The High Flux Isotope Reactor (HFIR) at Oak Ridge National Laboratory (ORNL) does not have a separate materials-irradiation flow loop and requires most materials and all fuel experiments to be placed inside a containment. This is necessary to ensure that internal contaminants such as fission products cannot be released into the primary coolant. As part of the safety basis justification, HFIR also requires that all experiments be able to withstand various accident conditions (e.g., loss of coolant) without generating vapor bubbles on the surface of the experiment in the primary coolant. As with any parallel flow system, HFIR is vulnerable to flow excursion events when vapor is generated in one of those flow paths. The effects of these requirements are to artificially increase experiment temperatures by introducing a barrier between the experimental materials and the HFIR coolant and to reduce experiment heat loads to ensure boiling doesn’t occur.

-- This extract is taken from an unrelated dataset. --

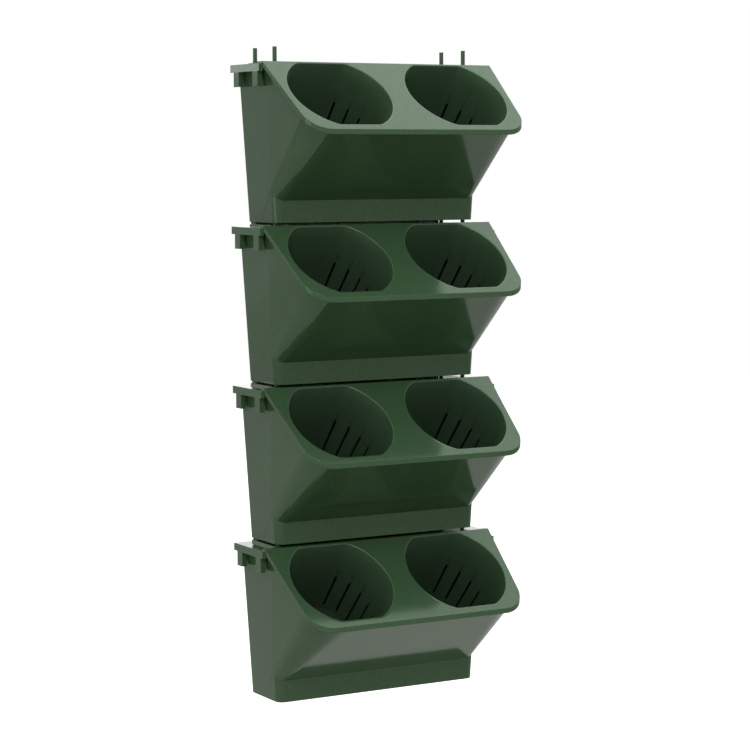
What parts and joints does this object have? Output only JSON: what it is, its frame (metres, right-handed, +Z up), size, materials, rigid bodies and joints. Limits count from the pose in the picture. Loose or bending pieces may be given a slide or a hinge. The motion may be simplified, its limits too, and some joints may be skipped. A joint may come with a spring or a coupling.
{
  "type": "wall planter",
  "caption": "Stacked wall planter: water troughs with sloped covers, each holding slotted lift-out plant cups, joined by pins.",
  "frame": {"origin": "on the wall plane, at the middle of the lowest tier's bottom edge", "axes": "+X to the right seen from the front, -Y away from the wall, +Z up"},
  "size_m": [0.3476, 0.1956, 0.8362],
  "materials": {
    "green_plastic": "glossy with a fine moulded grain",
    "lime_plastic": "glossy"
  },
  "bodies": {
    "tier_1": {"trough_1": "green_plastic", "cover_1": "green_plastic", "stacking_pins_1": "green_plastic", "overflow_tube_1": "lime_plastic"},
    "left_cup_1": {"left_cup_1": "green_plastic"},
    "right_cup_1": {"right_cup_1": "green_plastic"},
    "tier_2": {"trough_2": "green_plastic", "cover_2": "green_plastic", "stacking_pins_2": "green_plastic", "overflow_tube_2": "lime_plastic"},
    "left_cup_2": {"left_cup_2": "green_plastic"},
    "right_cup_2": {"right_cup_2": "green_plastic"},
    "tier_3": {"trough_3": "green_plastic", "cover_3": "green_plastic", "stacking_pins_3": "green_plastic", "overflow_tube_3": "lime_plastic"},
    "left_cup_3": {"left_cup_3": "green_plastic"},
    "right_cup_3": {"right_cup_3": "green_plastic"},
    "tier_4": {"trough_4": "green_plastic", "cover_4": "green_plastic", "stacking_pins_4": "green_plastic"},
    "left_cup_4": {"left_cup_4": "green_plastic"},
    "right_cup_4": {"right_cup_4": "green_plastic"}
  },
  "joints": [
    {"name": "left_cup_1_lift", "type": "slide", "parent": "tier_1", "child": "left_cup_1", "axis": [0, -0.6508, 0.7593], "range_m": [0, 0.11]},
    {"name": "right_cup_1_lift", "type": "slide", "parent": "tier_1", "child": "right_cup_1", "axis": [0, -0.6508, 0.7593], "range_m": [0, 0.11]},
    {"name": "left_cup_2_lift", "type": "slide", "parent": "tier_2", "child": "left_cup_2", "axis": [0, -0.6508, 0.7593], "range_m": [0, 0.11]},
    {"name": "right_cup_2_lift", "type": "slide", "parent": "tier_2", "child": "right_cup_2", "axis": [0, -0.6508, 0.7593], "range_m": [0, 0.11]},
    {"name": "left_cup_3_lift", "type": "slide", "parent": "tier_3", "child": "left_cup_3", "axis": [0, -0.6508, 0.7593], "range_m": [0, 0.11]},
    {"name": "right_cup_3_lift", "type": "slide", "parent": "tier_3", "child": "right_cup_3", "axis": [0, -0.6508, 0.7593], "range_m": [0, 0.11]},
    {"name": "left_cup_4_lift", "type": "slide", "parent": "tier_4", "child": "left_cup_4", "axis": [0, -0.6508, 0.7593], "range_m": [0, 0.15]},
    {"name": "right_cup_4_lift", "type": "slide", "parent": "tier_4", "child": "right_cup_4", "axis": [0, -0.6508, 0.7593], "range_m": [0, 0.15]},
    {"name": "tier_2_lift", "type": "slide", "parent": "tier_1", "child": "tier_2", "axis": [0, 0, 1], "range_m": [0, 0.03]},
    {"name": "tier_3_lift", "type": "slide", "parent": "tier_2", "child": "tier_3", "axis": [0, 0, 1], "range_m": [0, 0.03]},
    {"name": "tier_4_lift", "type": "slide", "parent": "tier_3", "child": "tier_4", "axis": [0, 0, 1], "range_m": [0, 0.03]}
  ]
}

A new experimental facility for materials irradiation and testing in the HFIR is currently being developed to overcome these limitations. The new facility is unique in that it will have its own internal cooling flow totally independent of the reactor primary coolant and boiling is permitted. The reactor primary coolant will cool the outside of this facility without contacting the materials inside.

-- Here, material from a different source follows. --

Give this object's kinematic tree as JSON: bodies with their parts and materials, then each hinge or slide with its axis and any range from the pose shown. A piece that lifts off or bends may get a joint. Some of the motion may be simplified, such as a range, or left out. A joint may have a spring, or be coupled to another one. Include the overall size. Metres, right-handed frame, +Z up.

The ThermoSyphon Test Loop (TSTL), a full scale prototype of the proposed irradiation facility to be tested outside the reactor, is being designed and fabricated (Ref. 1). The TSTL is a closed system working as a two-phase thermosyphon. A schematic is shown in Fig. 1. The bottom central part is the boiler/evaporator and contains three electric heaters. The vapor generated by the heaters will rise and be condensed in the upper condenser, the condensate will drain down the side walls and be circulated via a downcomer back into the bottom of the boiler. An external flow system provides coolant that simulates the HFIR primary coolant. The two-phase flow code RELAP5-3D (Ref. 2) is the main tool employed in this design. The model has multiple challenges: boiling, condensation and natural convection flows need to be modeled accurately.